> _Your goal_:
Your task is to return, exactly, the run of lines starting at the line holding "const bounds = new" and ending at the line holding "points = [vertex.co", both ends included and no other lines.

> _Information supplied_:
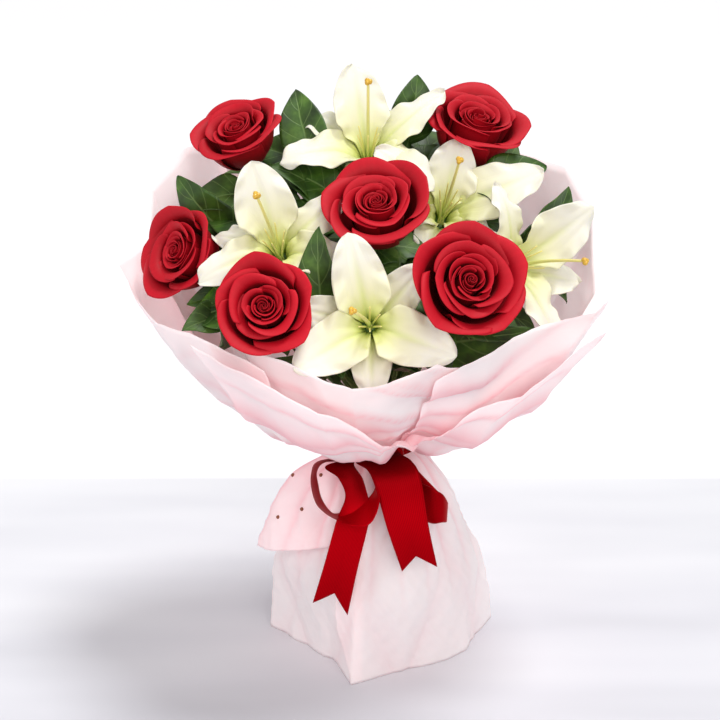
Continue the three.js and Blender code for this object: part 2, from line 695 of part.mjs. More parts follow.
function skirtSheet(directions, layer) {
  const rows = SKIRT_PROFILE.length - 1;
  const pointAt = (s, t) => {
    const direction = directions[Math.round(((s + 1) / 2) * (directions.length - 1))];
    return skirtPoint(direction, SKIRT_PROFILE[Math.round(t * rows)][0], layer);
  };
  return (grow) => blade(pointAt, directions.length - 1, rows, PAPER_THICKNESS, grow);
}

// The loose corner of the left sheet that is turned back over the skirt and stands off it
function skirtFlap() {
  const { first, last, firstLow, lastLow, stand } = FLAP;
  const levels = [SKIRT_PROFILE[1][0], SKIRT_PROFILE[2][0], SKIRT_PROFILE[3][0]];
  const pointAt = (s, t) => {
    const share = (s + 1) / 2;
    const height = t === 1 ? mix(firstLow, lastLow, share) : levels[Math.round(t * levels.length)];
    const off = 2 + stand * (1 - share) ** 1.5 * smooth(t, 0, 0.3);
    return skirtPoint(mix(first, last, share), height, 2, off);
  };
  return (grow) => blade(pointAt, (last - first) / COLLAR_STEP, levels.length, PAPER_THICKNESS, grow);
}

// A ribbon between two edges, given point by point as pairs. The notch cuts its end to a V.
function ribbonStrip(pairs, notch, grow) {
  const across = notch ? 2 : 1;
  const left = new THREE.CatmullRomCurve3(pairs.map((pair) => vec(...pair[0])));
  const right = new THREE.CatmullRomCurve3(pairs.map((pair) => vec(...pair[1])));
  const along = pairs.length - 1;
  const pointAt = (s, t) => {
    const point = left.getPoint(t).lerp(right.getPoint(t), (s + 1) / 2);
    return notch && s === 0 && t === 1 ? vec(...notch) : point;
  };
  return blade(pointAt, across, along, RIBBON_THICKNESS, grow);
}

const LEFT_TAIL = [
  [[22, -50, 208], [30, -50, 208]], [[-29, -66, 203], [-4, -64, 206]], [[-19, -74, 194], [3, -74, 192]],
  [[-13, -80, 179], [9, -82, 169]], [[-21, -87, 158], [7, -89, 154]], [[-31, -95, 122], [-2, -97, 117]],
  [[-42, -102, 85], [-11, -103, 73]],
];
const RIGHT_TAIL = [
  [[25, -50, 210], [35, -50, 210]], [[-3, -68, 208], [35, -64, 213]], [[7, -76, 202], [45, -72, 210]],
  [[14, -85, 188], [53, -82, 198]], [[24, -94, 154], [60, -92, 157]], [[37, -101, 116], [68, -100, 120]],
];
const LEFT_LOOP = [
  [[22, -52, 212], [24, -47, 202]], [[-21, -72, 213], [-17, -62, 205]],
  [[-38, -86, 215], [-32, -68, 206]], [[-42, -94, 208], [-38, -66, 196]],
  [[-42, -98, 197], [-37, -68, 186]], [[-38, -101, 183], [-34, -71, 173]],
  [[-20, -102, 168], [-19, -74, 159]], [[-7, -102, 163], [-9, -75, 161]], [[5, -100, 164], [2, -73, 167]],
  [[13, -92, 170], [10, -67, 171]], [[16, -76, 182], [14, -60, 180]], [[19, -62, 196], [20, -54, 196]],
  [[26, -54, 211], [27, -48, 202]],
];
const RIGHT_LOOP = [
  [[32, -52, 212], [30, -50, 202]], [[35, -64, 207], [30, -64, 183]], [[51, -68, 189], [45, -70, 158]],
  [[64, -76, 185], [62, -80, 153]], [[73, -76, 179], [72, -81, 154]], [[78, -69, 167], [77, -73, 151]],
  [[74, -60, 169], [73, -62, 153]], [[57, -55, 186], [56, -57, 162]], [[34, -50, 210], [33, -48, 200]],
];
const LEFT_NOTCH = [-24, -98, 94];
const RIGHT_NOTCH = [49, -98, 131];
const KNOT = { centre: [27, -50, 209], radius: 9, stretch: [1.2, 0.8, 1] };

function ribbonBow() {
  return (grow) => {
    const knot = new THREE.IcosahedronGeometry(KNOT.radius + grow, 0);
    knot.scale(...KNOT.stretch);
    knot.translate(...KNOT.centre);
    return wasm.Manifold.union([
      solidOf(knot),
      ribbonStrip(LEFT_TAIL, LEFT_NOTCH, grow),
      ribbonStrip(RIGHT_TAIL, RIGHT_NOTCH, grow),
      ribbonStrip(LEFT_LOOP, null, grow),
      ribbonStrip(RIGHT_LOOP, null, grow),
    ]);
  };
}

// A flat band round the neck: middle radius, thickness, lowest and highest level
function neckRing(radius, thickness, low, high, sides) {
  const [inner, outer] = [radius - thickness / 2, radius + thickness / 2];
  return (grow) => {
    const profile = [
      [inner - grow, low - grow], [outer + grow, low - grow],
      [outer + grow, high + grow], [inner - grow, high + grow], [inner - grow, low - grow],
    ];
    return turned(profile, sides).translate([BOUQUET_X, BOUQUET_Y, 0]);
  };
}

// The film bag: filled to the water line, then gathered round the stems up to the twine
function waterBag() {
  const film = 0.8;
  const neck = 18.2;
  const profile = [
    [0, 0], [BAG_RADIUS - 12, 0], [BAG_RADIUS, 14], [BAG_RADIUS - 8, WATER_DEPTH],
    [neck + film, NECK_HEIGHT - 12], [neck + film, NECK_HEIGHT + 3], [neck, NECK_HEIGHT + 3],
    [neck, NECK_HEIGHT - 12], [BAG_RADIUS - 9, WATER_DEPTH - 2], [0, WATER_DEPTH - 2],
  ];
  return () => turned(profile, 12).translate([BOUQUET_X, BOUQUET_Y, 0]);
}

// Pieces are placed in order. A later piece that would cross an earlier one is trimmed to keep
// the clearance, as the real petals and leaves press aside.
const bouquet = new THREE.Group();
const placed = [];

function boxesMeet(a, b) {
  return [0, 1, 2].every((axis) => a.min[axis] < b.max[axis] && b.min[axis] < a.max[axis]);
}

function place(name, build, material) {
  let solid = build(0);
  const box = solid.boundingBox();
  for (const other of placed) {
    if (boxesMeet(box, other.box)) solid = solid.subtract(other.grown);
  }
  solid = largestBody(solid).simplify(SIMPLER_BY);
  const grown = build(CLEARANCE);
  placed.push({ grown, box: grown.boundingBox() });
  const { vertProperties, triVerts } = solid.getMesh();
  const geometry = new THREE.BufferGeometry();
  geometry.setAttribute("position", new THREE.BufferAttribute(new Float32Array(vertProperties), 3));
  geometry.setIndex(Array.from(triVerts));
  geometry.computeVertexNormals();
  const mesh = new THREE.Mesh(geometry, material);
  mesh.name = name;
  bouquet.add(mesh);
}

const places = assignPlaces([
  ...ROSES.map((rose) => roseFrame(rose).origin),
  ...LILIES.map((lily) => lilyFrame(lily).origin),
  ...LEAF_STEMS.map((spec) => vec(...spec.top)),
]);
const lilyPlaces = places.slice(ROSES.length);
const leafPlaces = lilyPlaces.slice(LILIES.length);

ROSES.forEach((rose, k) => place(`rose_${k + 1}_bloom`, roseBloom(rose), COLOURS.rose));
LILIES.forEach((lily, k) => place(`lily_${k + 1}_bloom`, lilyBloom(lily), COLOURS.lily));
LILIES.forEach((lily, k) => place(`lily_${k + 1}_pistil`, lilyPistil(lily), COLOURS.pistil));
ROSES.forEach((rose, k) => place(`rose_${k + 1}_stem`, roseStem(rose, places[k]), COLOURS.stem));
LILIES.forEach((lily, k) => place(`lily_${k + 1}_stem`, lilyStem(lily, lilyPlaces[k]), COLOURS.stem));
COLLAR_SHEETS.forEach((sheet) => place(sheet.name, collarSheet(sheet), COLOURS.paper));
place("skirt_right", skirtSheet(SKIRT_RIGHT, 1), COLOURS.paper);
place("skirt_left", skirtSheet(SKIRT_LEFT, 0), COLOURS.paper);
place("skirt_flap", skirtFlap(), COLOURS.paper);
LEAF_STEMS.forEach((spec, k) => place(`leaf_stem_${k + 1}`, leafStem(spec, leafPlaces[k]), COLOURS.leaf));
const twine = neckRing(TWINE_RADIUS, TWINE_THICKNESS, NECK_HEIGHT - 6, NECK_HEIGHT + 2, 12);
place("binding_twine", twine, COLOURS.twine);
place("water_bag", waterBag(), COLOURS.water);
place("ribbon_bow", ribbonBow(), COLOURS.satin);
const band = neckRing(BAND_RADIUS, BAND_THICKNESS, NECK_HEIGHT - 7, NECK_HEIGHT + 4, 16);
place("ribbon_band", band, COLOURS.satin);

const bounds = new THREE.Box3().setFromObject(bouquet);
const middle = bounds.getCenter(vec(0, 0, 0));
bouquet.position.set(-middle.x, -middle.y, -bounds.min.z);

export default bouquet;
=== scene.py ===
"""Mixed flower bouquet: red roses, white lilies and dark leaves in pale pink paper with a satin bow.

Shapes are worked out in millimetres in the florist's layout, in which the stems are tied above
(TIE_X, TIE_Y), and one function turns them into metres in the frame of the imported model.
"""

import logging
import math
from dataclasses import dataclass, replace
from enum import Enum

import bpy
import numpy as np
from bpy.types import Material, NodeSocket, Object
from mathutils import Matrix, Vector


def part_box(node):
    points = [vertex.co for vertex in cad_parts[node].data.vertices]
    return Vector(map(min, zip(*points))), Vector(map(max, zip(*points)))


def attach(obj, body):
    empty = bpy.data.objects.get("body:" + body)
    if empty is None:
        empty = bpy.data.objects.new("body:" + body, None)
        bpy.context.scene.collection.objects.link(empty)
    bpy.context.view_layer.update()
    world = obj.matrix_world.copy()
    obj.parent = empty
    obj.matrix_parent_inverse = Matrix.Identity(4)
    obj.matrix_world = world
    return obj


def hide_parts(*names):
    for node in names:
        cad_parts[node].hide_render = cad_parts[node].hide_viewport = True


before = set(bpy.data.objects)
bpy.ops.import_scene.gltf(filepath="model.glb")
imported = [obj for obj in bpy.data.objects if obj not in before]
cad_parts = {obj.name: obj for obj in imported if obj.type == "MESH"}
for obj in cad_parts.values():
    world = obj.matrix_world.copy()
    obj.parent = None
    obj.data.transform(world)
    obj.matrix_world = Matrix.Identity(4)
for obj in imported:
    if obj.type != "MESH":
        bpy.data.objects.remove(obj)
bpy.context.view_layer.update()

LOG = logging.getLogger("bouquet")

MM = 0.001
BODY = "root"
SEED = 7

# The tied bundle of stems, in layout millimetres and degrees
TIE_X, TIE_Y, TIE_HEIGHT = 17.0, -8.0, 206.0
STEM_FOOT = 12.0
SLOT_PITCH = 7.0
SPIRAL_WAIST = 150.0
STEM_APPROACH = 60.0

# The paper collar and the skirt: radius at the tie, layer to layer, and the way of the knot
PAPER_NECK = 21.0
PAPER_PITCH = 1.8
KNOT_DIRECTION = 288.0

# Thickness of what several classes make as sheets
LEAF_WALL, PAPER_WALL, SATIN_WALL = 0.5, 0.3, 0.35

Vector3 = tuple[float, float, float]
Values = float | np.ndarray


# --- Numbers on grids ---


def mix(a: Values, b: Values, t: Values) -> Values:
    """Straight blend from a, at t = 0, to b, at t = 1."""
    return a + (b - a) * t


def smooth(x: Values, low: float, high: float) -> np.ndarray:
    """Smooth step: 0 below low, 1 above high, and 3x² - 2x³ between them."""
    x = np.clip((np.asarray(x, float) - low) / (high - low), 0.0, 1.0)
    return x * x * (3.0 - 2.0 * x)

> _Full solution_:
const bounds = new THREE.Box3().setFromObject(bouquet);
const middle = bounds.getCenter(vec(0, 0, 0));
bouquet.position.set(-middle.x, -middle.y, -bounds.min.z);

export default bouquet;
=== scene.py ===
"""Mixed flower bouquet: red roses, white lilies and dark leaves in pale pink paper with a satin bow.

Shapes are worked out in millimetres in the florist's layout, in which the stems are tied above
(TIE_X, TIE_Y), and one function turns them into metres in the frame of the imported model.
"""

import logging
import math
from dataclasses import dataclass, replace
from enum import Enum

import bpy
import numpy as np
from bpy.types import Material, NodeSocket, Object
from mathutils import Matrix, Vector


def part_box(node):
    points = [vertex.co for vertex in cad_parts[node].data.vertices]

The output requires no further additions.